Could it be the end for Bitcoin- a mere five years after its conception? In latest developments, it appears that the largest Bitcoin exchange in the world, MtGox, has simply disappeared along with the CEO, Mark Kepeles who resigned this week. Furthermore, a leaked crisis strategy draft for MtGox, reveals that large amounts of Bitcoin have gone missing.
“At this point 744,408 BTC are missing due to malleability-related theft which went unnoticed for several years. The cold storage has been wiped out due to a leak in the hot wallet,” the document stated.
But it’s not just fraud that has plagued Bitcoin, it has been the subject of various cyber attacks, namely DDoS for some time. In a statement, Raj Samani, EMEA CTO for McAfee said: “The news that MtGox has gone offline is yet another example of the volatility facing virtual currencies… [While] it’s true that no currency is immune to attacks by criminal enterprises – both traditional and virtual currencies face other risks such as hyperinflation – however, with a history of cyber-attacks on Bitcoin exchanges, it is hoped that mitigation strategies will be implemented in the future. Failure to do so only undermines confidence in the exchange and ultimately the currency.”
Samani cites the use of DDoS attacks in particular have made things difficult for MtGox and Jag Bains, CTO DOSarrest, a DDoS mitigation firm, agrees:
“The very nature of a “virtual currency” is of course going to be attractive to cyber criminals who see it as an easy target,” he said. “After all, they only have to steal digital information from a computer. The targets are diverse and the blame is shifting as to who is the weakest link, but at the end of the day, the attackers are winning with what is all too often considered a crude tool. It begs the question: Is DDoS still to be considered a blunt instrument? From what I have seen here and analyzing attacks in other sectors, the answer is a resounding no.”
In a joint statement on the Coinbase blog, key Bitcoin community members said:
“This tragic violation of the trust of users of Mt.Gox was the result of one company’s actions and does not reflect the resilience or value of bitcoin and the digital currency industry. There are hundreds of trustworthy and responsible companies involved in bitcoin. These companies will continue to build the future of money by making bitcoin more secure and easy to use for consumers and merchants. As with any new industry, there are certain bad actors that need to be weeded out, and that is what we are seeing today. MtGox has confirmed its issues in private discussions with other members of the bitcoin community.
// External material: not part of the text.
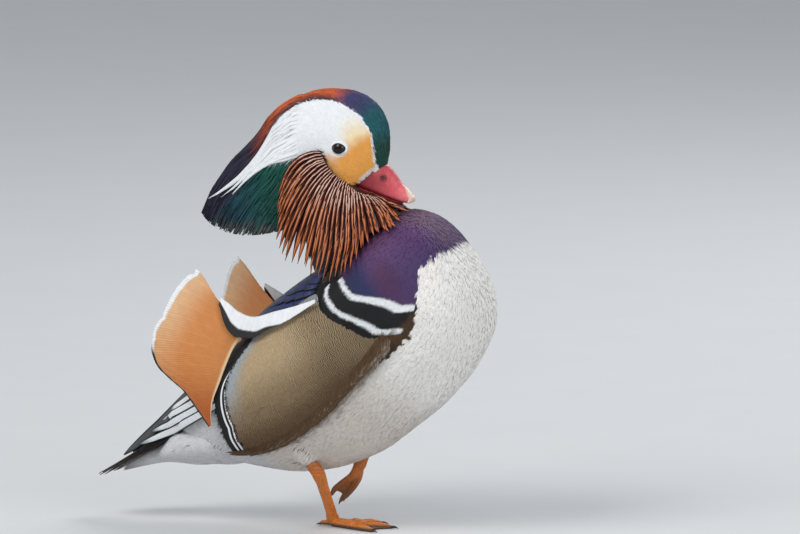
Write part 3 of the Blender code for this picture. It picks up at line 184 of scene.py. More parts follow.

We are confident, however, that strong Bitcoin companies, led by highly competent teams and backed by credible investors, will continue to thrive, and to fulfill the promise that bitcoin offers as the future of payment in the Internet age.”
So, while it doesn’t appear to be the end just yet, according to both Samani and Bains, those using Bitcoin or similar virtual currencies in business or their day to day life should be wary of the risks involved.
“There’s no doubt that the stakes are high when it comes to Bitcoin- on the one hand, there could be a lot to gain as adoption and popularity rises; and on the other, there is the regulatory uncertainty and likely insurance issues to consider. The best advice is to review the options and decide if the benefits outweigh the potential risks,” Bains concluded.